One sign I’ve painted that might have a shot of being a future ghost sign was for Creature Comforts Brewing. The brewery is a slice of The City Market of Los Angeles, which ran from 1909 through 2009, and served as the central and oldest wholesale produce market. Now, it’s a collection of restaurants, breweries, offices, apartments, and other mixed-used buildings.
Upon surveying the strip of concrete I was set to paint, I could see remnants of the previous sign, catching glimpses of PRODUCE and MORSE.
Maybe one day someone will be squinting at it, wondering why they can read a faint CREATURE.

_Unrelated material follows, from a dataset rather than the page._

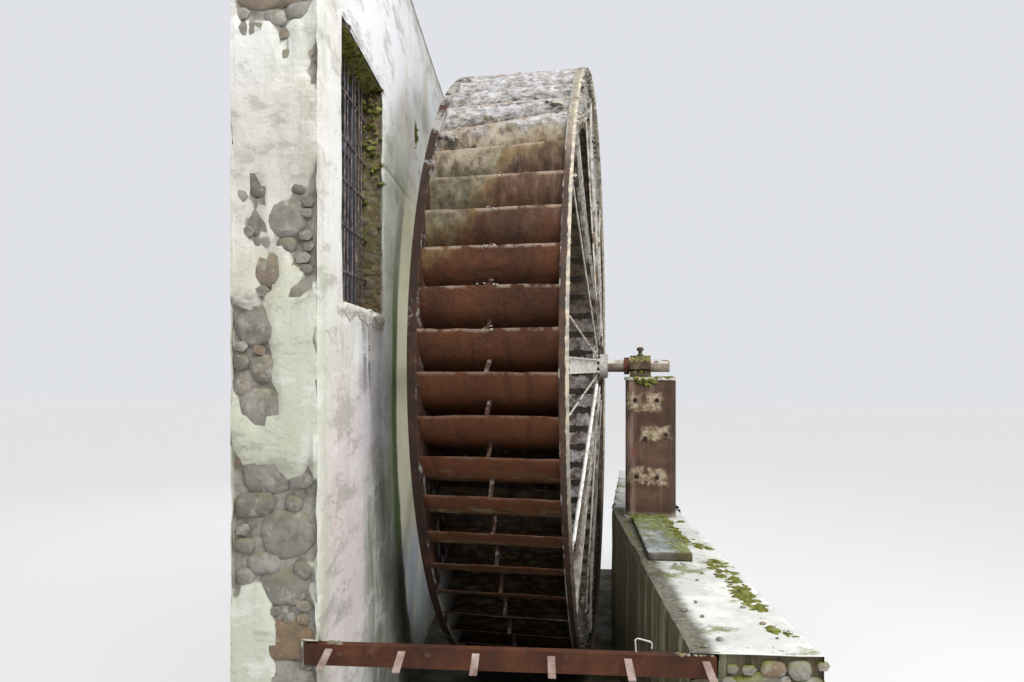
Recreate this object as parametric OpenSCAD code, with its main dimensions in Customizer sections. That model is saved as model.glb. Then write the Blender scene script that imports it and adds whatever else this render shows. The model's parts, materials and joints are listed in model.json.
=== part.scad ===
// Iron water wheel of a mill, hung in its race between the mill wall and an outer pier.
// X runs along the shaft towards the outer pier, Y runs away from the front of the race, Z is up.
// The origin lies on the underside of the race, below the middle of the wheel.
// All lengths are in millimetres and all angles in degrees.

/* [Wheel] */
// Radius over the bucket lips
wheel_r = 2800; // [2600:10:2900]
// Width over the two shroud plates
wheel_w = 980; // [900:10:1060]
// Radial depth of the bucket ring
ring_d = 450; // [400:10:500]
// Thickness of the shroud plates
shroud_t = 8; // [5:1:12]
// Number of plates that make up each shroud
shroud_n = 8; // [8:8:8]
// Open joint between two shroud plates
shroud_joint = 2; // [1:0.5:4]

/* [Buckets] */
// Number of buckets round the wheel
bucket_n = 60; // [48:4:64]
// Angle through which a bucket plate bends from its root to its lip
bucket_sweep = 70; // [60:1:75]
// Thickness of the bucket plates
bucket_t = 6; // [4:0.5:8]
// Angle of the first lip above the horizontal on the front side
bucket_phase = -0.9; // [-3:0.1:3]
// Thickness of the sole slats
sole_t = 6; // [4:0.5:8]
// Share of the pitch that a sole slat covers
sole_cover = 0.7; // [0.5:0.05:0.85]
// Width of the stay at the middle of each bucket
stay_w = 30; // [20:1:50]
// Thickness of the stay
stay_t = 8; // [5:1:12]
// Slope of the stay from the lip up to the next plate
stay_slope = 32; // [28:1:45]

/* [Rims] */
// Leg of the angle iron round the outer edge of each shroud
rim_leg = 60; // [40:5:70]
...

Next time you see a ghost sign, pause for a moment and take it in. And then maybe take a picture, because it won’t be around forever.
xo
Jenna
P.S. One of my favorite corners of ghost sign lore is this Facebook group, which does NOT want your ghost stories:
P. P. S. For more on Ghost Signs, I definitely recommend picking up a copy of Ghost Signs: A London Story by Sam Roberts. While it is focused on London, it contains well-researched anecdotes on all things ghost signs. Sam also happens to be a gem of a human, who has channeled his passion about signs into writing books, as well as the online publication and only sign painting magazine in print, BLAG. The world of sign painting is better off due to his diligent studies, serving as a modern historian and observer of this centuries-old craft, as well as connecting sign painters from around the world. I am a Sub-Editor of BLAG and copy edit each issue, so I’ve seen it firsthand!